[Instructions to follow]
Check each line of the records below and collect those that include the word "JSON".

═══

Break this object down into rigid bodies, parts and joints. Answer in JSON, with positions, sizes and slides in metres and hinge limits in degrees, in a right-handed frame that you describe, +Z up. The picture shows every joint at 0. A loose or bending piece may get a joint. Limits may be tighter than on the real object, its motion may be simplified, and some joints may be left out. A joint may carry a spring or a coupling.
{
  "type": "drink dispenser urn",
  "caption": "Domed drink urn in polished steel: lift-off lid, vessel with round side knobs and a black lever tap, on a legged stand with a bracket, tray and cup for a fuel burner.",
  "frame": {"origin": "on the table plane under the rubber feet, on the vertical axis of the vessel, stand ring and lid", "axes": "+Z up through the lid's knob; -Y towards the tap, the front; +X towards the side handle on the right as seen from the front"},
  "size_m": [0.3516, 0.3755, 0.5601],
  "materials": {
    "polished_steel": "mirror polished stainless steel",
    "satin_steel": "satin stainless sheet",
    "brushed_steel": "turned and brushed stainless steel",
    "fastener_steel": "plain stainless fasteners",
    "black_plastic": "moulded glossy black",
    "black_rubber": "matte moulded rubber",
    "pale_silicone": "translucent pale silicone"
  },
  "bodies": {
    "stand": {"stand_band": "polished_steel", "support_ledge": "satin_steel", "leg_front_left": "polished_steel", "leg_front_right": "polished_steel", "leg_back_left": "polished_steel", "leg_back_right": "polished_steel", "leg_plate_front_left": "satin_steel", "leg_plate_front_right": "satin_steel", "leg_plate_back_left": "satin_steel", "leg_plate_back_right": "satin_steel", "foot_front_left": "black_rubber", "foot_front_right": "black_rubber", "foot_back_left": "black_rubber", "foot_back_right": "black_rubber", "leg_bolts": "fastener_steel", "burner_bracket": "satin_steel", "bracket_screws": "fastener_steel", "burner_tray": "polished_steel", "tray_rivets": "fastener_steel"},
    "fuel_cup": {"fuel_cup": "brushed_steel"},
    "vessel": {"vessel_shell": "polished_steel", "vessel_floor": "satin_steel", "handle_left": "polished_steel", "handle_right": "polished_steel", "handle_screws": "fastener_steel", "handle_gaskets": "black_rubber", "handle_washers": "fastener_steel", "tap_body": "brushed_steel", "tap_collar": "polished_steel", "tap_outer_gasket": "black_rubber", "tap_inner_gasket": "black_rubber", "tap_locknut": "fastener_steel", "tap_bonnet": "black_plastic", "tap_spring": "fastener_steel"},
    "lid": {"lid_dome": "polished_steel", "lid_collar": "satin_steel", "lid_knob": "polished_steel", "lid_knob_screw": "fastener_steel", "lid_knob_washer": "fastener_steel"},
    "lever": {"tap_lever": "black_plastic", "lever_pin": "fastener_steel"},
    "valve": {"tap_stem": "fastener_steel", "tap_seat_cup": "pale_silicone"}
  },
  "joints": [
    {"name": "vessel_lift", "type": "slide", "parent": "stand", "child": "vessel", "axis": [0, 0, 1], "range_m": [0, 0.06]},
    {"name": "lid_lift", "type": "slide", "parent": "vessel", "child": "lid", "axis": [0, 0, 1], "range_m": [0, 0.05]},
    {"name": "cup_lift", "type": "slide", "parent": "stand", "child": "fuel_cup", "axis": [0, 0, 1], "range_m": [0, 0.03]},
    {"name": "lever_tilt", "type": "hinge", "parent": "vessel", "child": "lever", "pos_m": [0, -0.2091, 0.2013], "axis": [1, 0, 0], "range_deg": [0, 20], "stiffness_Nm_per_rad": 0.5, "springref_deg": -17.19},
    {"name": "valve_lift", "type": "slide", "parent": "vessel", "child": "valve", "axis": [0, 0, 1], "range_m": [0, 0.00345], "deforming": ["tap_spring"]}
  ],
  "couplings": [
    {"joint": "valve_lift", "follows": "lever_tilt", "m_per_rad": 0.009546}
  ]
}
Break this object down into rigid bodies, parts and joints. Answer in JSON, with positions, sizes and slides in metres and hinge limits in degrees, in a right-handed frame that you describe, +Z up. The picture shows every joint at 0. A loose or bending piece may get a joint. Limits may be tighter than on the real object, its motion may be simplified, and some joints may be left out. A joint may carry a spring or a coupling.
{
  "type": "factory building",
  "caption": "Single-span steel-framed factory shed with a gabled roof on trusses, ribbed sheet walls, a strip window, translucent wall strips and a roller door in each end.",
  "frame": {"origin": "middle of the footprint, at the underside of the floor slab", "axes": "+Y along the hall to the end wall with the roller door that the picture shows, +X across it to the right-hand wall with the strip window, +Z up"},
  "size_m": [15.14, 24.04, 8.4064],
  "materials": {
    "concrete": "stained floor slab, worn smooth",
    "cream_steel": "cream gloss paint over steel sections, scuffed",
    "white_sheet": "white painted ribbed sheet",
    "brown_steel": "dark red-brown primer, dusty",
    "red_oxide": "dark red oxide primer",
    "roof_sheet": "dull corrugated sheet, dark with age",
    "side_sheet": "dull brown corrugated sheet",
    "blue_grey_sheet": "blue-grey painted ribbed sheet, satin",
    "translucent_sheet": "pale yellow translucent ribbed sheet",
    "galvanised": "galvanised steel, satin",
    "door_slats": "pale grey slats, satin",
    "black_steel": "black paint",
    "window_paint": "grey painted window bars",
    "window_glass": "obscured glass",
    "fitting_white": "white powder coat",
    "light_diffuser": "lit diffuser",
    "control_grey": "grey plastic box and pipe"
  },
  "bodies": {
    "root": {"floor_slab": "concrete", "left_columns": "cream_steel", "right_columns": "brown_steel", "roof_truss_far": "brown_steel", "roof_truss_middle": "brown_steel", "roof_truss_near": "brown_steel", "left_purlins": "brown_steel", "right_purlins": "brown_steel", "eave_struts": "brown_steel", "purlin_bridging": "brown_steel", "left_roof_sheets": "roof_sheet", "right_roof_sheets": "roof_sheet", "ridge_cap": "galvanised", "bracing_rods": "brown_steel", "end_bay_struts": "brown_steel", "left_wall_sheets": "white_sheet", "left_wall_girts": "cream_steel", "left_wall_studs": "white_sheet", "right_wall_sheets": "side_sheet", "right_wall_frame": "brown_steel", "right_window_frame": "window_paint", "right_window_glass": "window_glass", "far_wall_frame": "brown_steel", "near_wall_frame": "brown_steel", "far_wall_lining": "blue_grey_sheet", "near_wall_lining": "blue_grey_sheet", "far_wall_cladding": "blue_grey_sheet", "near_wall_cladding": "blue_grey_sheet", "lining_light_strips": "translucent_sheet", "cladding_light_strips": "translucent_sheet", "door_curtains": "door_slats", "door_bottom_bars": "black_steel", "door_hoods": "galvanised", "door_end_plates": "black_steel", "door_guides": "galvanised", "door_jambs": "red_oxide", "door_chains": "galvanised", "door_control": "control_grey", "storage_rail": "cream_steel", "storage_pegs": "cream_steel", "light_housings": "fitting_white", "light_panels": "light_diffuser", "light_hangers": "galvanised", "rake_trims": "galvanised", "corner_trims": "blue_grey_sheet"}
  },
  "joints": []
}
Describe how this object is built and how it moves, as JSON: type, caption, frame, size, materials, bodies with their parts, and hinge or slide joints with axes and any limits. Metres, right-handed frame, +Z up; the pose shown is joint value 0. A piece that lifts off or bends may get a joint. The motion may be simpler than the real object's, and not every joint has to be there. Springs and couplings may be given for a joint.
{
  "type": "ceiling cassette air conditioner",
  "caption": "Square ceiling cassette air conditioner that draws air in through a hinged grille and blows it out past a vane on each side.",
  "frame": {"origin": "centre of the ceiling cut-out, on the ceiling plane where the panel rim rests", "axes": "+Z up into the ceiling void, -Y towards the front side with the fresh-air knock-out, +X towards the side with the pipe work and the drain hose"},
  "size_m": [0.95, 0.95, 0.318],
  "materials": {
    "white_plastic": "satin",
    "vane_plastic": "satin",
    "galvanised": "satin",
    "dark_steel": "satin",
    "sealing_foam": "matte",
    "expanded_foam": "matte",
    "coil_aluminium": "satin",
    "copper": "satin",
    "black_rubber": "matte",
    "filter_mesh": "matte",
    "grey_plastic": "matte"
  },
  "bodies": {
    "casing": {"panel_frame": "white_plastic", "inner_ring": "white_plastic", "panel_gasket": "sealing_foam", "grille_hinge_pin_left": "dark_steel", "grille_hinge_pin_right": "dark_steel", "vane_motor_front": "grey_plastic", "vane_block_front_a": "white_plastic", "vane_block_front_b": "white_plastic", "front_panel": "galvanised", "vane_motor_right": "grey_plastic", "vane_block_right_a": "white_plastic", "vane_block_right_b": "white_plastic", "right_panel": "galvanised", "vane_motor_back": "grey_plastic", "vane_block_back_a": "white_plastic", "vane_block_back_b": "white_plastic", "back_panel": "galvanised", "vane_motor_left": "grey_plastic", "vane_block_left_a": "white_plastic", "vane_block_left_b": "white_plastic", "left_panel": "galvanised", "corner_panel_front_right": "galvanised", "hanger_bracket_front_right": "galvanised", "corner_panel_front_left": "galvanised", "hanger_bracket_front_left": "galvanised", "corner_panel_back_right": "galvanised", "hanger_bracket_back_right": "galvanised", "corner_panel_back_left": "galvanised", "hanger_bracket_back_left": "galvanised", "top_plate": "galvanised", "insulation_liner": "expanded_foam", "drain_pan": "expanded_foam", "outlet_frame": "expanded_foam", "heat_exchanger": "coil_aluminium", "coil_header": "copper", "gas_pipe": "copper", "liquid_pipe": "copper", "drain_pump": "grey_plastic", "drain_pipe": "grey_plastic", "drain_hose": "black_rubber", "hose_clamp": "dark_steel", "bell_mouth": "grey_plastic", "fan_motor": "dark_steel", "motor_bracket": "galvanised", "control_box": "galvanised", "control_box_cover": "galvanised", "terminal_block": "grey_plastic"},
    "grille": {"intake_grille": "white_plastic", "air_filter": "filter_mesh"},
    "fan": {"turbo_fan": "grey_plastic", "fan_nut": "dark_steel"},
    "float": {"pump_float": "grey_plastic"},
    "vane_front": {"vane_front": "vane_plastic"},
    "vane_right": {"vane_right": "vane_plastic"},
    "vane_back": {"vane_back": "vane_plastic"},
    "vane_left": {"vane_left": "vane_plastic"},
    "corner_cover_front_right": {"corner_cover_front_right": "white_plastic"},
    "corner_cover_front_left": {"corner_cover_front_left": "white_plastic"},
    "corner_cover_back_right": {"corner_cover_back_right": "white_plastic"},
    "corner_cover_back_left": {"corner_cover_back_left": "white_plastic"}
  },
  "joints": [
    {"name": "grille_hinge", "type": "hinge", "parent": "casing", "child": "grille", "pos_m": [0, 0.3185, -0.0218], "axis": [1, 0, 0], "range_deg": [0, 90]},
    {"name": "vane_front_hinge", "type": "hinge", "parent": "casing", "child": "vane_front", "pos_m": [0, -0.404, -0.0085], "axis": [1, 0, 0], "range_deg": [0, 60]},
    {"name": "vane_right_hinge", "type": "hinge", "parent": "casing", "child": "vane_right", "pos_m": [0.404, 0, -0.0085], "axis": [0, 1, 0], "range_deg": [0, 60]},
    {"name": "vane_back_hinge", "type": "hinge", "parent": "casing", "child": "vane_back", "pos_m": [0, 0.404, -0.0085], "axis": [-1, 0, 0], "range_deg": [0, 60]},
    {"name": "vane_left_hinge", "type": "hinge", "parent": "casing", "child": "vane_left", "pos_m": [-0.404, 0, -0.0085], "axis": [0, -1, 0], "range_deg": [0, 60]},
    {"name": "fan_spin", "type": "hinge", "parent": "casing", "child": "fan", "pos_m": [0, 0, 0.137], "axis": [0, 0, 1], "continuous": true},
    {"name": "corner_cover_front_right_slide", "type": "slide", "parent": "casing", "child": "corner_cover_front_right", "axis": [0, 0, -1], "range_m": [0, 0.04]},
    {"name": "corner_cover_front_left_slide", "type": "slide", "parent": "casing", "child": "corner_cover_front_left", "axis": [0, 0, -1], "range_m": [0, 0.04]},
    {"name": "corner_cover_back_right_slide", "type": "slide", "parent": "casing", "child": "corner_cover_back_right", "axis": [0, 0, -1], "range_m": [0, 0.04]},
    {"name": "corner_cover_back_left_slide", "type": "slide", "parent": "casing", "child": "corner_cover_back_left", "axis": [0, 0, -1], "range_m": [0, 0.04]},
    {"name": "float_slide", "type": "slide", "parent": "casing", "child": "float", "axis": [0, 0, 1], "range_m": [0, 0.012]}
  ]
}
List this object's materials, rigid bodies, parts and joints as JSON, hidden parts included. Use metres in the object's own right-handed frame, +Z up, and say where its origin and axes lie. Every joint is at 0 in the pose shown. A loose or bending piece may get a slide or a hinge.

═══

[Reply to the exercise]
Break this object down into rigid bodies, parts and joints. Answer in JSON, with positions, sizes and slides in metres and hinge limits in degrees, in a right-handed frame that you describe, +Z up. The picture shows every joint at 0. A loose or bending piece may get a joint. Limits may be tighter than on the real object, its motion may be simplified, and some joints may be left out. A joint may carry a spring or a coupling.
Break this object down into rigid bodies, parts and joints. Answer in JSON, with positions, sizes and slides in metres and hinge limits in degrees, in a right-handed frame that you describe, +Z up. The picture shows every joint at 0. A loose or bending piece may get a joint. Limits may be tighter than on the real object, its motion may be simplified, and some joints may be left out. A joint may carry a spring or a coupling.
Describe how this object is built and how it moves, as JSON: type, caption, frame, size, materials, bodies with their parts, and hinge or slide joints with axes and any limits. Metres, right-handed frame, +Z up; the pose shown is joint value 0. A piece that lifts off or bends may get a joint. The motion may be simpler than the real object's, and not every joint has to be there. Springs and couplings may be given for a joint.
List this object's materials, rigid bodies, parts and joints as JSON, hidden parts included. Use metres in the object's own right-handed frame, +Z up, and say where its origin and axes lie. Every joint is at 0 in the pose shown. A loose or bending piece may get a slide or a hinge.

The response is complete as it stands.